TAYLOR: For now the peace process is back on track. Hundreds of soldiers are preparing to go home. They believe their job has been done.

What has the army achieved?

CHIEF of STAFF: Six hundred killed, six thousand wounded, thirty years of experience. I think what we have achieved is that we've held the line. We've contained terrorism to allow a wider strategic political plan to be developed and implemented, and I think we've done that job pretty well.

TAYLOR: If the peace process moves to its conclusion, these soldiers will be the first of many to leave. Much rides on the IRA statement that it will put its arms completely and verifiably beyond use. We are where we are today because the Brits pursued their own armalite and ballot box strategy, tough security matched by political initiatives. After 30 years the Brits have not defeated the IRA but forced it to face political reality.

In the light of the IRA's recent statement, do you believe that the war is over?

FLANAGAN: That's a very significant statement.
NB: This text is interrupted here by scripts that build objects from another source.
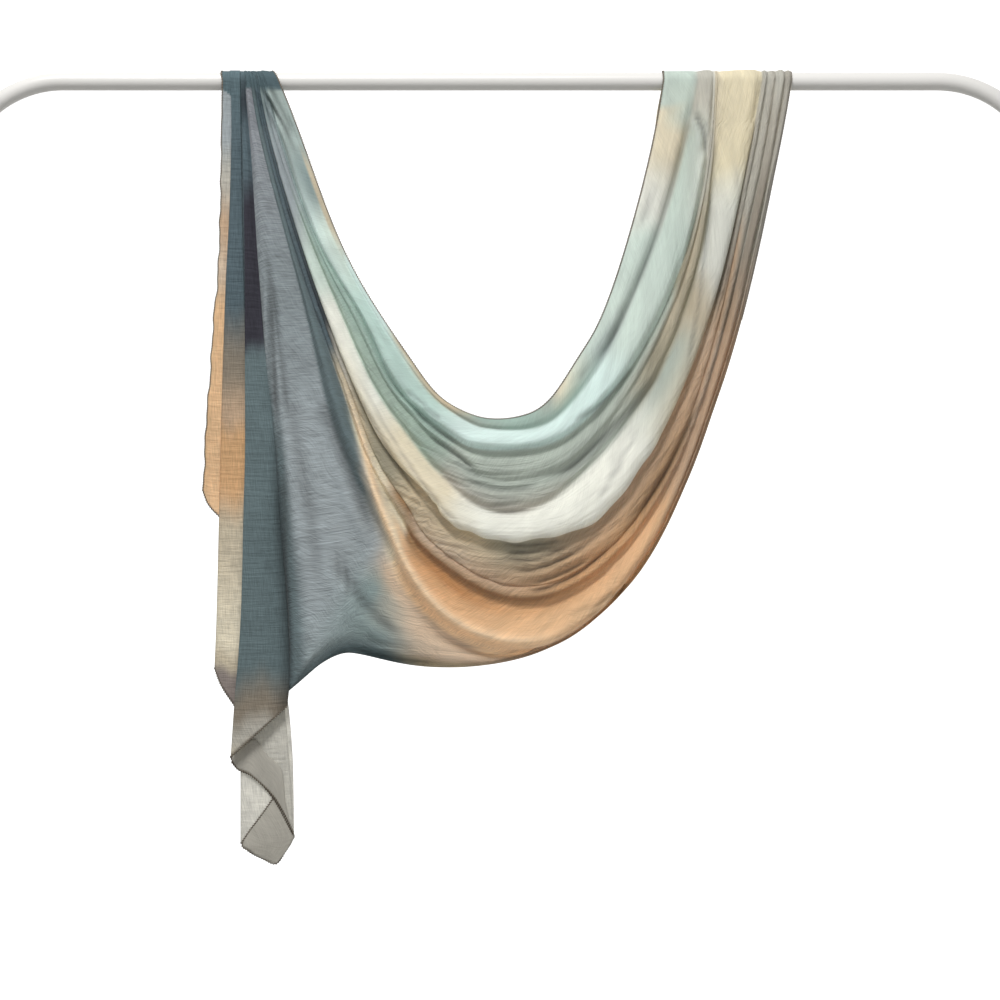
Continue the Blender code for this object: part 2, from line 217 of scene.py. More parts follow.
def white_paint():
    """Gloss white spray paint on steel: a bright base under a clear, slightly rippled skin."""
    material, tree = new_material("white_spray_paint")
    place = add(tree, "TexCoord").outputs["Object"]
    ripple = add(tree, "TexNoise", Vector=place, Scale=1 / (PEEL_MM * MM), Detail=2.0)
    bump = add(tree, "Bump", Height=ripple.outputs[0], Strength=PEEL_STRENGTH, Distance=PEEL_DEPTH)
    shader = add(tree, "BsdfPrincipled", Base_Color=(*linear("#dfddd9"), 1), Roughness=0.28,
                 IOR=1.5, Normal=bump.outputs[0])
    add(tree, "OutputMaterial", Surface=shader.outputs[0])
    return material


def tube(name, line, radius, material, sides):
    """A closed tube along a line of points, in millimetres."""
    curve = bpy.data.curves.new(name, "CURVE")
    curve.dimensions, curve.bevel_depth, curve.bevel_resolution = "3D", radius * MM, sides
    curve.use_fill_caps = True
    spline = curve.splines.new("POLY")
    spline.points.add(len(line) - 1)
    flat = np.concatenate([line * MM, np.ones((len(line), 1))], axis=1)
    spline.points.foreach_set("co", flat.reshape(-1))
    curve.materials.append(material)
    return new_object(name, curve)


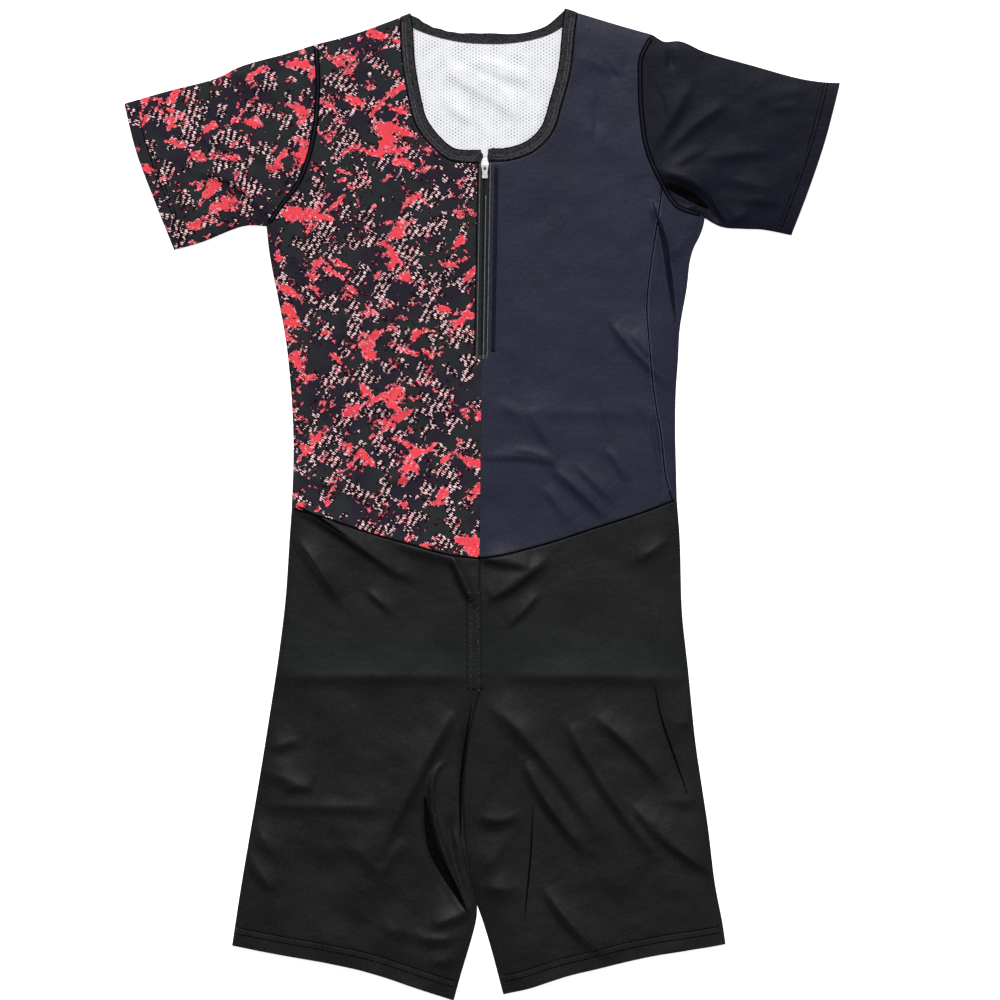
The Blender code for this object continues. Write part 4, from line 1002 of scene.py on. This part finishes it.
@functools.cache
def material(finish):
    """The material of a finish, made once, when a piece first asks for it."""
    ink = colours()
    name, roughness, shine, others, make, *given = {
        "printed_front": ("printed_knit", 0.72, 0.05, {}, printed_knit, (0, 0, 0), 0),
        "printed_sleeve": ("printed_knit_sleeve", 0.72, 0.05, {}, printed_knit,
                           (310, 170, 0), -16),
        "navy_front": ("navy_knit", 0.5, 0.12, {}, navy_knit, ink.navy, True),
        "navy_sleeve": ("navy_knit_sleeve", 0.5, 0.08, {}, navy_knit, ink.sleeve_navy,
                        False),
        "mesh_outside": ("mesh_knit_outside", 0.7, 0.1, {}, navy_knit, ink.navy, True),
        "mesh_inside": ("mesh_knit_inside", 0.8, 0.5, {"Sheen_Weight": 0.1}, mesh_knit),
        "satin": ("satin_knit", 0.54, 0.16, {}, satin_knit),
        "binding": ("binding_knit", 0.78, 0.12, {"Sheen_Weight": 0.02}, binding_knit),
        "tape": ("zip_tape", 0.6, 0.16, {}, tape_weave),
        "seam": ("seam_tape", 0.9, 0.01, {}, seam_tape),
        "sleeve_seam": ("sleeve_seam", 0.6, 0.1, {}, navy_knit, ink.sleeve_navy, False),
        "side_thread": ("side_sewing_thread", 0.6, 0.08, {}, sewing_thread,
                        ink.side_thread),
        "thread": ("sewing_thread", 0.6, 0.08, {}, sewing_thread, ink.thread),
        "dark_thread": ("dark_sewing_thread", 0.6, 0.08, {}, sewing_thread,
                        ink.dark_thread),
        "metal": ("nickel_plate", 0.34, 0.5, {"Metallic": 0.75}, nickel_plate),
    }[finish]
    made, shader = start_material(name, Roughness=roughness, Specular_IOR_Level=shine,
                                  **others)
    tree = made.node_tree
    for socket, key in zip(make(tree, *given), ("Base Color", "Normal", "Roughness")):
        tree.links.new(socket, shader.inputs[key])
    return made


# ------------------------------------------------------------ panels
def front_rows():
    """Steps up a front, with rows exactly where the zip ends."""
    jog_end = JOG_AT * (1 + JOG)
    return joined_steps(fine_steps(198, 0, JOG_AT, "start"), steps(3, JOG_AT, jog_end),
                        fine_steps(190, jog_end, 1, ""))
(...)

It goes further than anything we've heard publicly from them before.

BURNS: I think its amazing and to the credit of all the parties in Northern Ireland that we've made the progress we have. I think we delude ourselves if we think that the process of healing and of finding a peaceful way forward is yet complete.

FLANAGAN: What I can say with confidence and optimism is that we'll never go back to the dark days. The public of Northern Ireland won't have to go back to the dark days, and the public further a field won't have to go back to the dark days they had to endure for almost 30 years. It may be too soon to say the war is over. I think we can say the war is ending.